→ **TO BE DONE**: Repeat each line of the material exactly.

→ **MATERIAL**:
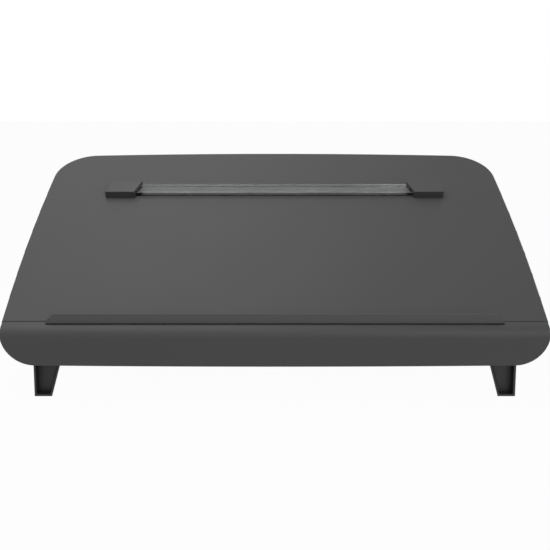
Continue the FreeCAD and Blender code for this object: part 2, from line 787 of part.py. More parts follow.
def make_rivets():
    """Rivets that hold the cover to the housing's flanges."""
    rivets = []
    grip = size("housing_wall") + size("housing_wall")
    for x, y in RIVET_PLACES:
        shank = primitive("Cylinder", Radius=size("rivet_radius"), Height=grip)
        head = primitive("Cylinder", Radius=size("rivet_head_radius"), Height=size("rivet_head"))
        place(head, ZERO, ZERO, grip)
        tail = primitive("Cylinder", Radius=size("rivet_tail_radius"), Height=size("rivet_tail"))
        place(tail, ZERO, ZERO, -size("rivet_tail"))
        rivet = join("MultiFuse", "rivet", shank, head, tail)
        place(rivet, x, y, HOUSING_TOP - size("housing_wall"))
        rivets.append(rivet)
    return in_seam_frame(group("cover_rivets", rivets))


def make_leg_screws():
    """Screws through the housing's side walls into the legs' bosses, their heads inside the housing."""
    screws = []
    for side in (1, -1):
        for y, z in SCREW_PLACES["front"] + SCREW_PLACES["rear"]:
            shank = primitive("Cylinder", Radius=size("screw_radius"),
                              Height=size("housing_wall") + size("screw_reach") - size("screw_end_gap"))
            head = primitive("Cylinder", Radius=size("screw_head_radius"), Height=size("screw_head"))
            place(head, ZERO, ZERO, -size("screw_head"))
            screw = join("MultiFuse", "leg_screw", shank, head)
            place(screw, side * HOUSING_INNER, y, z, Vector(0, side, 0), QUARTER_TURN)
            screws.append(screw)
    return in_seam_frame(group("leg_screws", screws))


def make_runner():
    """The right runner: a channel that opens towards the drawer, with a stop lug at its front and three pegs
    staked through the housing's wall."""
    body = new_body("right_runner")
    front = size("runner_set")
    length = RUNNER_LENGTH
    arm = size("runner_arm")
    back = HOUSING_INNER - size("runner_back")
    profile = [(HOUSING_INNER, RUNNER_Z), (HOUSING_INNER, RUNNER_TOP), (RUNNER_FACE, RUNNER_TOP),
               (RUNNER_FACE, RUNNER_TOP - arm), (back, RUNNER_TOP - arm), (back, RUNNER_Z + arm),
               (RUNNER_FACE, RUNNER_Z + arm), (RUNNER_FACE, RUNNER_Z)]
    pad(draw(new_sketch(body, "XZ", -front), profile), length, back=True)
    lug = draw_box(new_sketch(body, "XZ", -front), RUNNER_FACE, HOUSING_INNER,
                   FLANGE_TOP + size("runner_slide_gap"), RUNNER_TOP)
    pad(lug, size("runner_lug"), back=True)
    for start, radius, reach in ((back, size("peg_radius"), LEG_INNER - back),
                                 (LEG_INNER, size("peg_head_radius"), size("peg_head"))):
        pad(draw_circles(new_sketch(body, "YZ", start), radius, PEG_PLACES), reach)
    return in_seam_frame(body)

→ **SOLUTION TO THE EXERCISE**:
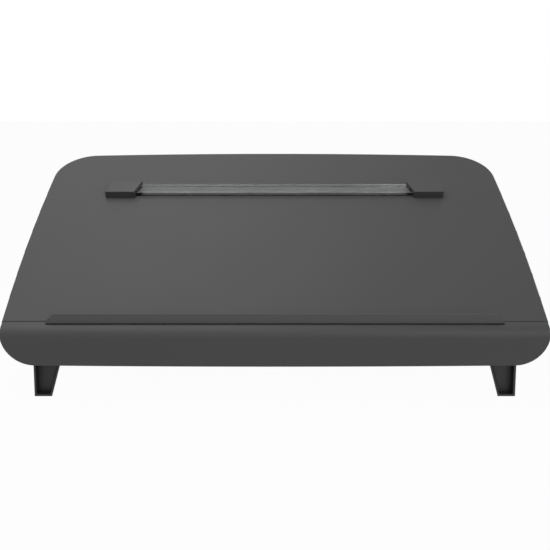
Continue the FreeCAD and Blender code for this object: part 2, from line 787 of part.py. More parts follow.
def make_rivets():
    """Rivets that hold the cover to the housing's flanges."""
    rivets = []
    grip = size("housing_wall") + size("housing_wall")
    for x, y in RIVET_PLACES:
        shank = primitive("Cylinder", Radius=size("rivet_radius"), Height=grip)
        head = primitive("Cylinder", Radius=size("rivet_head_radius"), Height=size("rivet_head"))
        place(head, ZERO, ZERO, grip)
        tail = primitive("Cylinder", Radius=size("rivet_tail_radius"), Height=size("rivet_tail"))
        place(tail, ZERO, ZERO, -size("rivet_tail"))
        rivet = join("MultiFuse", "rivet", shank, head, tail)
        place(rivet, x, y, HOUSING_TOP - size("housing_wall"))
        rivets.append(rivet)
    return in_seam_frame(group("cover_rivets", rivets))


def make_leg_screws():
    """Screws through the housing's side walls into the legs' bosses, their heads inside the housing."""
    screws = []
    for side in (1, -1):
        for y, z in SCREW_PLACES["front"] + SCREW_PLACES["rear"]:
            shank = primitive("Cylinder", Radius=size("screw_radius"),
                              Height=size("housing_wall") + size("screw_reach") - size("screw_end_gap"))
            head = primitive("Cylinder", Radius=size("screw_head_radius"), Height=size("screw_head"))
            place(head, ZERO, ZERO, -size("screw_head"))
            screw = join("MultiFuse", "leg_screw", shank, head)
            place(screw, side * HOUSING_INNER, y, z, Vector(0, side, 0), QUARTER_TURN)
            screws.append(screw)
    return in_seam_frame(group("leg_screws", screws))


def make_runner():
    """The right runner: a channel that opens towards the drawer, with a stop lug at its front and three pegs
    staked through the housing's wall."""
    body = new_body("right_runner")
    front = size("runner_set")
    length = RUNNER_LENGTH
    arm = size("runner_arm")
    back = HOUSING_INNER - size("runner_back")
    profile = [(HOUSING_INNER, RUNNER_Z), (HOUSING_INNER, RUNNER_TOP), (RUNNER_FACE, RUNNER_TOP),
               (RUNNER_FACE, RUNNER_TOP - arm), (back, RUNNER_TOP - arm), (back, RUNNER_Z + arm),
               (RUNNER_FACE, RUNNER_Z + arm), (RUNNER_FACE, RUNNER_Z)]
    pad(draw(new_sketch(body, "XZ", -front), profile), length, back=True)
    lug = draw_box(new_sketch(body, "XZ", -front), RUNNER_FACE, HOUSING_INNER,
                   FLANGE_TOP + size("runner_slide_gap"), RUNNER_TOP)
    pad(lug, size("runner_lug"), back=True)
    for start, radius, reach in ((back, size("peg_radius"), LEG_INNER - back),
                                 (LEG_INNER, size("peg_head_radius"), size("peg_head"))):
        pad(draw_circles(new_sketch(body, "YZ", start), radius, PEG_PLACES), reach)
    return in_seam_frame(body)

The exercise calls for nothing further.